What is Pneumatic System? Working Principle, Components, Pros & Cons

different types of pneumatic system components
Figure 1: Pneumatic system components.


Pneumatic technology uses compressed air as the working medium to transmit energy and signals. It is a technology that realizes the mechanization and automation of various production processes. The following describes in detail the working principle, components and advantages and disadvantages of the pneumatic system (pneumatic control system).

1. How Pneumatic Systems Work

The working process of pneumatic transmission is to use an air compressor to convert the mechanical energy output by an electric motor or other prime mover into the pressure energy of the air. Then under the action of the control component, the pressure energy is converted into mechanical energy in the form of linear or rotary motion through the actuator, thereby completing various actions.

2. Pneumatic System Components

According to the different functions of pneumatic components and devices, they can be divided into four types.

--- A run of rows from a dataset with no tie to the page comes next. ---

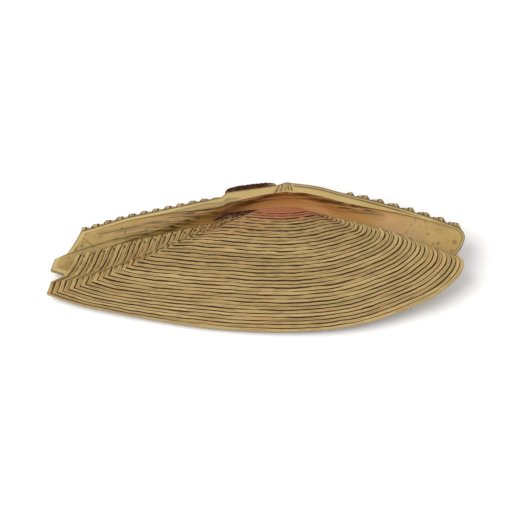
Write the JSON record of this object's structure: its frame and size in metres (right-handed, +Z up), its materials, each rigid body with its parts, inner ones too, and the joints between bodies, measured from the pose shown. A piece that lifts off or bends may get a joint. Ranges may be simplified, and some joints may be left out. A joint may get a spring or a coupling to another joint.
{
  "type": "bivalve shell",
  "caption": "Pair of long, beaked tellin-like shell valves slid apart on their rims, one seen from inside and one from outside, with torn ligament halves at the hinge.",
  "frame": {"origin": "on the resting surface, below the middle of the pair's bounding box", "axes": "+X along the shell towards its rounded front end, +Y towards the hinge, +Z up"},
  "size_m": [0.075, 0.028, 0.0114],
  "materials": {
    "left_shell": "satin, warm tan outside, orange brown inside",
    "right_shell": "satin with fine dark growth lines, salmon at the beak",
    "ligament": "dry, fibrous, dark brown horn"
  },
  "bodies": {
    "root": {"left_valve": "left_shell", "right_valve": "right_shell", "left_ligament": "ligament", "right_ligament": "ligament"}
  },
  "joints": []
}
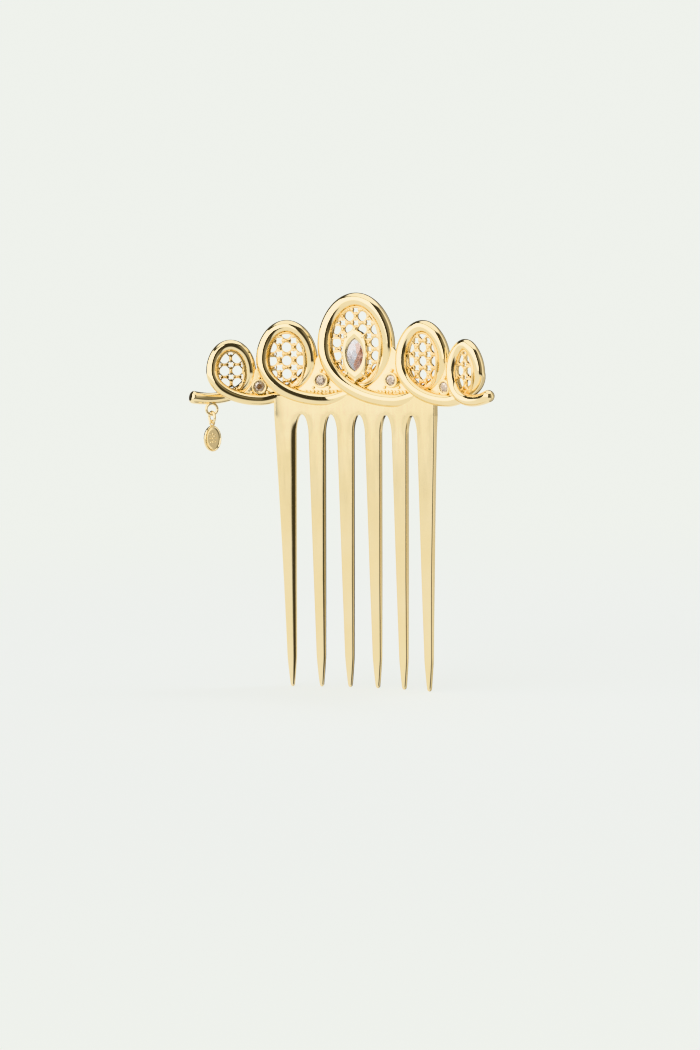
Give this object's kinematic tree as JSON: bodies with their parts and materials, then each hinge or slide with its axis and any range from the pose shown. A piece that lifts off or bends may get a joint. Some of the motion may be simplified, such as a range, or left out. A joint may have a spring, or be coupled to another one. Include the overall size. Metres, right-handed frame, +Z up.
{
  "type": "decorative hair comb",
  "caption": "Arched metal hair comb with long tapering teeth, a crown of scroll loops filled with pierced lattice and set stones, and a small hanging oval charm.",
  "frame": {"origin": "midway along the row of tooth tips, on the middle surface of the plate", "axes": "+Z up from the tooth tips to the crown, -Y towards the decorated concave side, +X to the right as seen from that side"},
  "size_m": [0.0865, 0.0194, 0.1045],
  "materials": {
    "polished_gold": "polished",
    "lattice_gold": "polished",
    "clear_stone": "faceted, clear",
    "smoky_stone": "faceted, champagne"
  },
  "bodies": {
    "comb": {"comb_plate": "polished_gold", "scroll_loop_left_end": "polished_gold", "lattice_left_end": "lattice_gold", "scroll_loop_left": "polished_gold", "lattice_left": "lattice_gold", "scroll_loop_middle": "polished_gold", "lattice_middle": "lattice_gold", "scroll_loop_right": "polished_gold", "lattice_right": "lattice_gold", "scroll_loop_right_end": "polished_gold", "lattice_right_end": "lattice_gold", "marquise_bezel": "polished_gold", "marquise_stone": "clear_stone", "corner_setting_1": "polished_gold", "corner_stone_1": "smoky_stone", "corner_setting_2": "polished_gold", "corner_stone_2": "smoky_stone", "corner_setting_3": "polished_gold", "corner_stone_3": "smoky_stone", "corner_setting_4": "polished_gold", "corner_stone_4": "smoky_stone", "charm_eyelet": "polished_gold"},
    "link": {"charm_link": "polished_gold"},
    "tag": {"charm_tag": "polished_gold"}
  },
  "joints": [
    {"name": "link_swing", "type": "hinge", "parent": "comb", "child": "link", "pos_m": [-0.03783, -0.00994, 0.0728], "axis": [0.871, 0.4913, 0], "range_deg": [-60, 60]},
    {"name": "tag_swing", "type": "hinge", "parent": "link", "child": "tag", "pos_m": [-0.03783, -0.00994, 0.07065], "axis": [0.8134, -0.5817, 0], "range_deg": [-45, 45]}
  ]
}
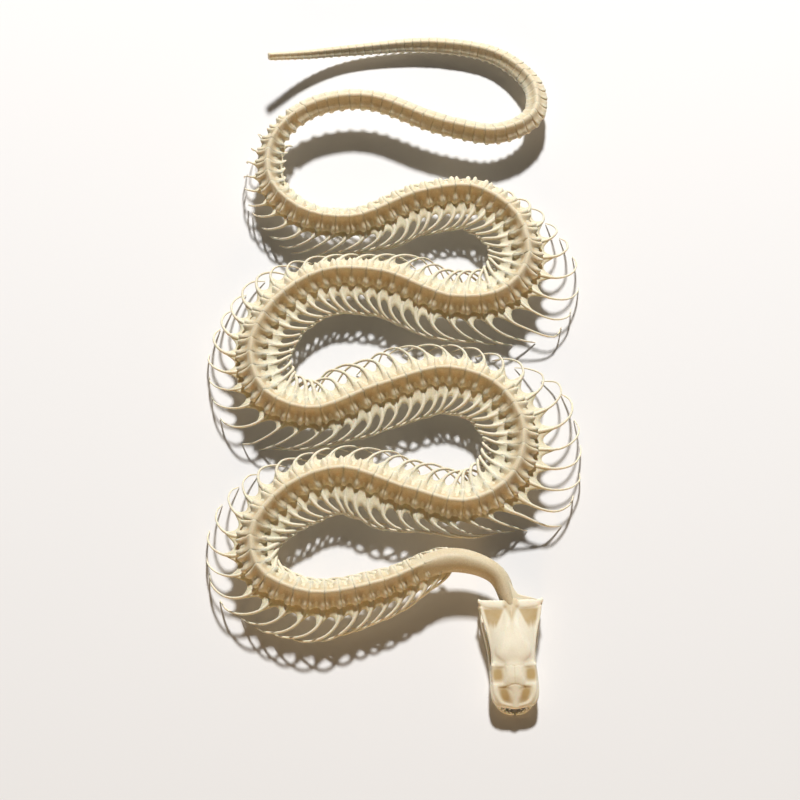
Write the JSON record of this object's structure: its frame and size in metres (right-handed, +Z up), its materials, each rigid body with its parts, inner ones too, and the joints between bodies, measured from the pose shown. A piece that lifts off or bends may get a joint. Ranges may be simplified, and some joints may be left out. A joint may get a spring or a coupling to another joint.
{
  "type": "snake skeleton",
  "caption": "Skeleton of a stout-bodied snake lying in flat bends: skull with jaws, backbone with swept-back ribs, and a bare raised tail.",
  "frame": {"origin": "middle of the model's outline on the surface it lies on", "axes": "+Z up, the skull points along -Y, the tail tip lies at +Y and -X"},
  "size_m": [0.169, 0.3356, 0.0208],
  "materials": {
    "skull_bone": "dry cream bone with tan dried tissue in the recesses",
    "body_bone": "dry cream bone with a tan band of dried tissue along the backbone"
  },
  "bodies": {
    "root": {"cranium": "skull_bone", "quadrate_right": "skull_bone", "quadrate_left": "skull_bone", "mandible_right": "skull_bone", "mandible_left": "skull_bone", "neck_left": "body_bone", "neck_right": "body_bone", "trunk_1_left": "body_bone", "trunk_1_right": "body_bone", "trunk_2_left": "body_bone", "trunk_2_right": "body_bone", "trunk_3_left": "body_bone", "trunk_3_right": "body_bone", "trunk_4_left": "body_bone", "trunk_4_right": "body_bone", "trunk_5_left": "body_bone", "trunk_5_right": "body_bone", "trunk_6_left": "body_bone", "trunk_6_right": "body_bone", "tail_base": "body_bone", "tail_bend": "body_bone", "tail_tip": "body_bone"}
  },
  "joints": []
}
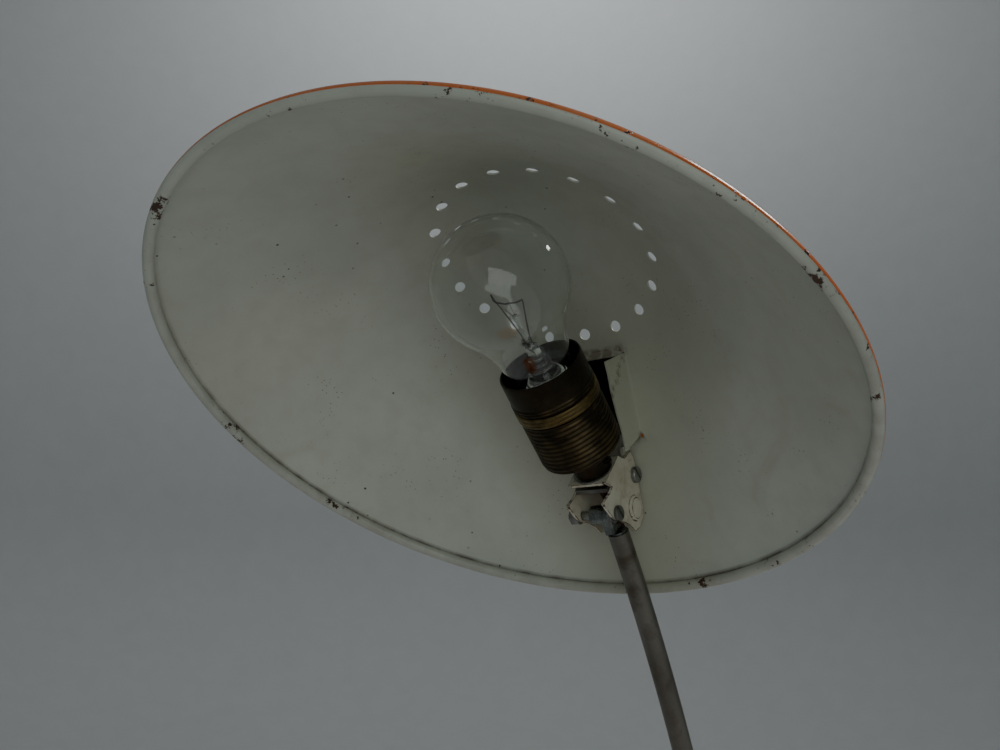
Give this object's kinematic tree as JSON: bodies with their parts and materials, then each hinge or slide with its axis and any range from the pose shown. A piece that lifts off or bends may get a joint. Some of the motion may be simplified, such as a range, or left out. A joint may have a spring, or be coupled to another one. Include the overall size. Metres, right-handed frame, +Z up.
{
  "type": "examination lamp",
  "caption": "Bench examination lamp: tilting enamelled bowl shade with a clear bulb in a threaded brass lampholder, on a bent steel tube and a round weighted base with a push switch.",
  "frame": {"origin": "centre of the base's underside", "axes": "+Z up, +X forwards the way the bulb points"},
  "size_m": [0.3916, 0.2994, 0.5557],
  "materials": {
    "shade_enamel": "worn off-white enamel inside, orange outside",
    "orange_enamel": "gloss orange enamel",
    "cream_paint": "aged cream paint, semi-gloss",
    "zinc_steel": "dull zinc plate",
    "stem_steel": "worn nickel plate with brown patina",
    "aged_brass": "oxidised dark brass",
    "bright_brass": "rubbed brass",
    "socket_brass": "bare brass",
    "porcelain": "white glaze",
    "bulb_glass": "clear",
    "cap_metal": "dull aluminium",
    "black_glass": "black vitrite",
    "solder": "soft solder",
    "lead_wire": "nickel wire",
    "tungsten": "dark tungsten",
    "lead_sheath": "dark red-brown rubber",
    "base_iron": "orange enamel on cast iron",
    "plate_steel": "plain zinc-plated sheet",
    "felt": "dark green felt",
    "black_rubber": "matt",
    "black_plastic": "black moulded plastic",
    "white_plastic": "moulded nylon"
  },
  "bodies": {
    "stand": {"stem": "stem_steel", "stem_eye": "zinc_steel", "stem_lead": "lead_sheath", "head_lead": "lead_sheath", "stem_collar": "stem_steel", "stem_washer": "zinc_steel", "stem_locknut": "zinc_steel", "base_body": "base_iron", "base_plate": "plate_steel", "base_plate_screws": "zinc_steel", "felt_pad": "felt", "cord_grommet": "black_rubber", "cord_anchor": "white_plastic", "cord_anchor_screws": "zinc_steel", "terminal_block": "white_plastic", "terminal_screws": "socket_brass", "base_wires": "black_rubber", "switch_body": "black_plastic", "switch_bezel": "zinc_steel", "switch_spring": "zinc_steel"},
    "head": {"shade": "shade_enamel", "slot_hood": "orange_enamel", "lamp_bracket": "cream_paint", "bracket_tie": "zinc_steel", "shade_screws": "zinc_steel", "shade_nuts": "zinc_steel", "hinge_screw": "zinc_steel", "hinge_nut": "zinc_steel", "hinge_washers": "zinc_steel", "holder_nipple": "socket_brass", "holder_locknut": "aged_brass", "holder_washer": "zinc_steel", "holder_cap": "aged_brass", "holder_lock_screw": "aged_brass", "holder_shell": "aged_brass", "holder_ring": "bright_brass", "holder_skirt": "aged_brass", "holder_insert": "porcelain", "holder_terminals": "socket_brass", "socket_shell": "socket_brass", "centre_contact": "socket_brass"},
    "bulb": {"bulb_glass": "bulb_glass", "bulb_cap": "cap_metal", "bulb_insulator": "black_glass", "bulb_contact": "solder", "bulb_stem": "bulb_glass", "bulb_leads": "lead_wire", "filament_supports": "lead_wire", "bulb_filament": "tungsten"},
    "button": {"switch_button": "black_plastic"}
  },
  "joints": [
    {"name": "head_tilt", "type": "hinge", "parent": "stand", "child": "head", "pos_m": [0.06555, -0.007, 0.42145], "axis": [0, 1, 0], "range_deg": [-4, 60], "deforming": ["head_lead"]},
    {"name": "bulb_unscrew", "type": "slide", "parent": "head", "child": "bulb", "axis": [0.7604, 0, 0.6494], "range_m": [0, 0.018]},
    {"name": "switch_press", "type": "slide", "parent": "stand", "child": "button", "axis": [0, 0, -1], "range_m": [0, 0.0025], "stiffness_N_per_m": 800, "deforming": ["switch_spring"]}
  ]
}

pneumatic system diagram and components
Figure 2: An example of a pneumatic system.

2.1 Air Source Devices

The air source devices include an energy device for obtaining compressed air whose main part is an air compressor, and also include an air source purification device.

Air Compressor
The air compressor is the power source of the pneumatic system and the "heart" part of the pneumatic transmission. It is an energy conversion device that converts the mechanical energy output by the motor into air pressure energy.

Air compressor types and selection principles:
According to the output pressure, air compressors can be divided into 4 types.
●Low pressure air compressor (0.2-MPa)
●Medium pressure air compressor (1.0-10Mpa)
●High pressure air compressor (10-100Mpa)
●Ultra-high pressure air compressor (>100Mpa)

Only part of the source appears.